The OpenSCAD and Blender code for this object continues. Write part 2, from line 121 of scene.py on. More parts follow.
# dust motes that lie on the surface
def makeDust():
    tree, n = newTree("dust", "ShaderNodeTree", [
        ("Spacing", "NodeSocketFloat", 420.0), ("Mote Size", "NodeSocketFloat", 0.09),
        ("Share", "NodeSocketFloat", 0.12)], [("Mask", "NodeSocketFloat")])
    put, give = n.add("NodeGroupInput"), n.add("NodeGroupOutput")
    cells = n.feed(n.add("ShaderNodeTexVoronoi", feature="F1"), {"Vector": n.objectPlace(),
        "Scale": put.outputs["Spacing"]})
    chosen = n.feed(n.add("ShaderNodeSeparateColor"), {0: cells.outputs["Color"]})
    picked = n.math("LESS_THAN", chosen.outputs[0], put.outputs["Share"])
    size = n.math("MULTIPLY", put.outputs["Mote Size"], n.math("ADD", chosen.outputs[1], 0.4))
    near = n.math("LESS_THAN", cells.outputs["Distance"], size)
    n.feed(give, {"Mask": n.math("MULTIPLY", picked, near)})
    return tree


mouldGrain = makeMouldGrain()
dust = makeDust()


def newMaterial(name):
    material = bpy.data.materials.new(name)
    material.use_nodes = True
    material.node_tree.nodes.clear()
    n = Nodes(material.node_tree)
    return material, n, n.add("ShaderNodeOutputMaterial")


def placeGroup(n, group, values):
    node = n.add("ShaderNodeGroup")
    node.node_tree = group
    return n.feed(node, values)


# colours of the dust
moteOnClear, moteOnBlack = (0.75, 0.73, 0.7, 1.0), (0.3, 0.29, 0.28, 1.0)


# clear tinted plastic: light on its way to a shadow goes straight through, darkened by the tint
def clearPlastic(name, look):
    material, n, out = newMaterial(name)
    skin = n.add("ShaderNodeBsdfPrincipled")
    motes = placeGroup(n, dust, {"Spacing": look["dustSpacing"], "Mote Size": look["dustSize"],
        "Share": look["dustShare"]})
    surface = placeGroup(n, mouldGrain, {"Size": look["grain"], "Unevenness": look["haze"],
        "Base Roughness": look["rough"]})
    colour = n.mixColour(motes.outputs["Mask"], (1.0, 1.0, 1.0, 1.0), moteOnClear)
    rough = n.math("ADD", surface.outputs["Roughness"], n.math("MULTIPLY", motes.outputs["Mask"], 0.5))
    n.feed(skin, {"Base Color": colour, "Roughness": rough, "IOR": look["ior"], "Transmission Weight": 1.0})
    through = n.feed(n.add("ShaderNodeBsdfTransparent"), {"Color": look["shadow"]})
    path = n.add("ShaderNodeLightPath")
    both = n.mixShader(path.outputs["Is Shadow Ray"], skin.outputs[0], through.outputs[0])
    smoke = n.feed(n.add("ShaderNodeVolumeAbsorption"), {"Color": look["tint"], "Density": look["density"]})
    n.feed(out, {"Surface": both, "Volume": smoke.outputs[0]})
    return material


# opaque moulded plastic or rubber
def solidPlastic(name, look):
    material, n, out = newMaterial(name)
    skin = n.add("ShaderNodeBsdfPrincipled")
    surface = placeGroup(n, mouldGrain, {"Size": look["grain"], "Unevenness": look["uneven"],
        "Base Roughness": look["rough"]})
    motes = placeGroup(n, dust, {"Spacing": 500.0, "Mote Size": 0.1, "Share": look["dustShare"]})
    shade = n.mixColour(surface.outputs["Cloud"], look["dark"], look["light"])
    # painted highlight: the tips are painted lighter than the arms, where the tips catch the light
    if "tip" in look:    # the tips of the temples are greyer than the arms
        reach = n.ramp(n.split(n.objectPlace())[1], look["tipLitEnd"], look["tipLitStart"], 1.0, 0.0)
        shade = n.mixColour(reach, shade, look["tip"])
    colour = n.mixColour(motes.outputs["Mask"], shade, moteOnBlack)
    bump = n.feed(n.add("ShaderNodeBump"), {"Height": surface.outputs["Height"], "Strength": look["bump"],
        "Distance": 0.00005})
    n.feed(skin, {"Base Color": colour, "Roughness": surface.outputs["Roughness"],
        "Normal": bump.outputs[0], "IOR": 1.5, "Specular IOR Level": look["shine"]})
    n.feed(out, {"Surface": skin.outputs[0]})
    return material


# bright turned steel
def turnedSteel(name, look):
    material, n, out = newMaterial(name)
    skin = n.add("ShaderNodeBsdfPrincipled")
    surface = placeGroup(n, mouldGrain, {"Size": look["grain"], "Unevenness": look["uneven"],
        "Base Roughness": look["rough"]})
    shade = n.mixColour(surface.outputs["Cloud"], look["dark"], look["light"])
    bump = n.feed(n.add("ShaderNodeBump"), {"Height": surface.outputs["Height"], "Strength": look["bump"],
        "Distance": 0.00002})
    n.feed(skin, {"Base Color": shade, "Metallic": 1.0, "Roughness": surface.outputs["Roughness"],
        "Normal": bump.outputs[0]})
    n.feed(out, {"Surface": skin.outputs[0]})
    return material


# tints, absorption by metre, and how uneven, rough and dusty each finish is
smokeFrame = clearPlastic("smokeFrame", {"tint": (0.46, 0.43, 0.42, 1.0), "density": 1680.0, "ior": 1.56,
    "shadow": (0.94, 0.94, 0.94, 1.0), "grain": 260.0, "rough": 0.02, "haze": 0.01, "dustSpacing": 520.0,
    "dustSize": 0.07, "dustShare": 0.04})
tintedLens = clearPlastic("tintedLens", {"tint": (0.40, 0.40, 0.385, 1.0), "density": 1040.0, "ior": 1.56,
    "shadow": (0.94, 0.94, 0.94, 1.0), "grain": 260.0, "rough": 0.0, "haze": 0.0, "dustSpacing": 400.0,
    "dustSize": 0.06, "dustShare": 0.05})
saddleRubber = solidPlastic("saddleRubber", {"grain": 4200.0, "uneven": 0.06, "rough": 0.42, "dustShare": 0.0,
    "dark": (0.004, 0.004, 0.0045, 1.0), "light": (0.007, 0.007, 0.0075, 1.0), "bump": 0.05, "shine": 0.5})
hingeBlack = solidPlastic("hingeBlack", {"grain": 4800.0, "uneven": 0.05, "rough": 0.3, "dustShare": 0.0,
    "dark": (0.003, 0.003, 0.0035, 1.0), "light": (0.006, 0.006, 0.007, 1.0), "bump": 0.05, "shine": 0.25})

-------

Make an exact copy of the listing, including every line.

The OpenSCAD and Blender code for this object continues. Write part 2, from line 121 of scene.py on. More parts follow.
# dust motes that lie on the surface
def makeDust():
    tree, n = newTree("dust", "ShaderNodeTree", [
        ("Spacing", "NodeSocketFloat", 420.0), ("Mote Size", "NodeSocketFloat", 0.09),
        ("Share", "NodeSocketFloat", 0.12)], [("Mask", "NodeSocketFloat")])
    put, give = n.add("NodeGroupInput"), n.add("NodeGroupOutput")
    cells = n.feed(n.add("ShaderNodeTexVoronoi", feature="F1"), {"Vector": n.objectPlace(),
        "Scale": put.outputs["Spacing"]})
    chosen = n.feed(n.add("ShaderNodeSeparateColor"), {0: cells.outputs["Color"]})
    picked = n.math("LESS_THAN", chosen.outputs[0], put.outputs["Share"])
    size = n.math("MULTIPLY", put.outputs["Mote Size"], n.math("ADD", chosen.outputs[1], 0.4))
    near = n.math("LESS_THAN", cells.outputs["Distance"], size)
    n.feed(give, {"Mask": n.math("MULTIPLY", picked, near)})
    return tree


mouldGrain = makeMouldGrain()
dust = makeDust()


def newMaterial(name):
    material = bpy.data.materials.new(name)
    material.use_nodes = True
    material.node_tree.nodes.clear()
    n = Nodes(material.node_tree)
    return material, n, n.add("ShaderNodeOutputMaterial")


def placeGroup(n, group, values):
    node = n.add("ShaderNodeGroup")
    node.node_tree = group
    return n.feed(node, values)


# colours of the dust
moteOnClear, moteOnBlack = (0.75, 0.73, 0.7, 1.0), (0.3, 0.29, 0.28, 1.0)


# clear tinted plastic: light on its way to a shadow goes straight through, darkened by the tint
def clearPlastic(name, look):
    material, n, out = newMaterial(name)
    skin = n.add("ShaderNodeBsdfPrincipled")
    motes = placeGroup(n, dust, {"Spacing": look["dustSpacing"], "Mote Size": look["dustSize"],
        "Share": look["dustShare"]})
    surface = placeGroup(n, mouldGrain, {"Size": look["grain"], "Unevenness": look["haze"],
        "Base Roughness": look["rough"]})
    colour = n.mixColour(motes.outputs["Mask"], (1.0, 1.0, 1.0, 1.0), moteOnClear)
    rough = n.math("ADD", surface.outputs["Roughness"], n.math("MULTIPLY", motes.outputs["Mask"], 0.5))
    n.feed(skin, {"Base Color": colour, "Roughness": rough, "IOR": look["ior"], "Transmission Weight": 1.0})
    through = n.feed(n.add("ShaderNodeBsdfTransparent"), {"Color": look["shadow"]})
    path = n.add("ShaderNodeLightPath")
    both = n.mixShader(path.outputs["Is Shadow Ray"], skin.outputs[0], through.outputs[0])
    smoke = n.feed(n.add("ShaderNodeVolumeAbsorption"), {"Color": look["tint"], "Density": look["density"]})
    n.feed(out, {"Surface": both, "Volume": smoke.outputs[0]})
    return material


# opaque moulded plastic or rubber
def solidPlastic(name, look):
    material, n, out = newMaterial(name)
    skin = n.add("ShaderNodeBsdfPrincipled")
    surface = placeGroup(n, mouldGrain, {"Size": look["grain"], "Unevenness": look["uneven"],
        "Base Roughness": look["rough"]})
    motes = placeGroup(n, dust, {"Spacing": 500.0, "Mote Size": 0.1, "Share": look["dustShare"]})
    shade = n.mixColour(surface.outputs["Cloud"], look["dark"], look["light"])
    # painted highlight: the tips are painted lighter than the arms, where the tips catch the light
    if "tip" in look:    # the tips of the temples are greyer than the arms
        reach = n.ramp(n.split(n.objectPlace())[1], look["tipLitEnd"], look["tipLitStart"], 1.0, 0.0)
        shade = n.mixColour(reach, shade, look["tip"])
    colour = n.mixColour(motes.outputs["Mask"], shade, moteOnBlack)
    bump = n.feed(n.add("ShaderNodeBump"), {"Height": surface.outputs["Height"], "Strength": look["bump"],
        "Distance": 0.00005})
    n.feed(skin, {"Base Color": colour, "Roughness": surface.outputs["Roughness"],
        "Normal": bump.outputs[0], "IOR": 1.5, "Specular IOR Level": look["shine"]})
    n.feed(out, {"Surface": skin.outputs[0]})
    return material


# bright turned steel
def turnedSteel(name, look):
    material, n, out = newMaterial(name)
    skin = n.add("ShaderNodeBsdfPrincipled")
    surface = placeGroup(n, mouldGrain, {"Size": look["grain"], "Unevenness": look["uneven"],
        "Base Roughness": look["rough"]})
    shade = n.mixColour(surface.outputs["Cloud"], look["dark"], look["light"])
    bump = n.feed(n.add("ShaderNodeBump"), {"Height": surface.outputs["Height"], "Strength": look["bump"],
        "Distance": 0.00002})
    n.feed(skin, {"Base Color": shade, "Metallic": 1.0, "Roughness": surface.outputs["Roughness"],
        "Normal": bump.outputs[0]})
    n.feed(out, {"Surface": skin.outputs[0]})
    return material


# tints, absorption by metre, and how uneven, rough and dusty each finish is
smokeFrame = clearPlastic("smokeFrame", {"tint": (0.46, 0.43, 0.42, 1.0), "density": 1680.0, "ior": 1.56,
    "shadow": (0.94, 0.94, 0.94, 1.0), "grain": 260.0, "rough": 0.02, "haze": 0.01, "dustSpacing": 520.0,
    "dustSize": 0.07, "dustShare": 0.04})
tintedLens = clearPlastic("tintedLens", {"tint": (0.40, 0.40, 0.385, 1.0), "density": 1040.0, "ior": 1.56,
    "shadow": (0.94, 0.94, 0.94, 1.0), "grain": 260.0, "rough": 0.0, "haze": 0.0, "dustSpacing": 400.0,
    "dustSize": 0.06, "dustShare": 0.05})
saddleRubber = solidPlastic("saddleRubber", {"grain": 4200.0, "uneven": 0.06, "rough": 0.42, "dustShare": 0.0,
    "dark": (0.004, 0.004, 0.0045, 1.0), "light": (0.007, 0.007, 0.0075, 1.0), "bump": 0.05, "shine": 0.5})
hingeBlack = solidPlastic("hingeBlack", {"grain": 4800.0, "uneven": 0.05, "rough": 0.3, "dustShare": 0.0,
    "dark": (0.003, 0.003, 0.0035, 1.0), "light": (0.006, 0.006, 0.007, 1.0), "bump": 0.05, "shine": 0.25})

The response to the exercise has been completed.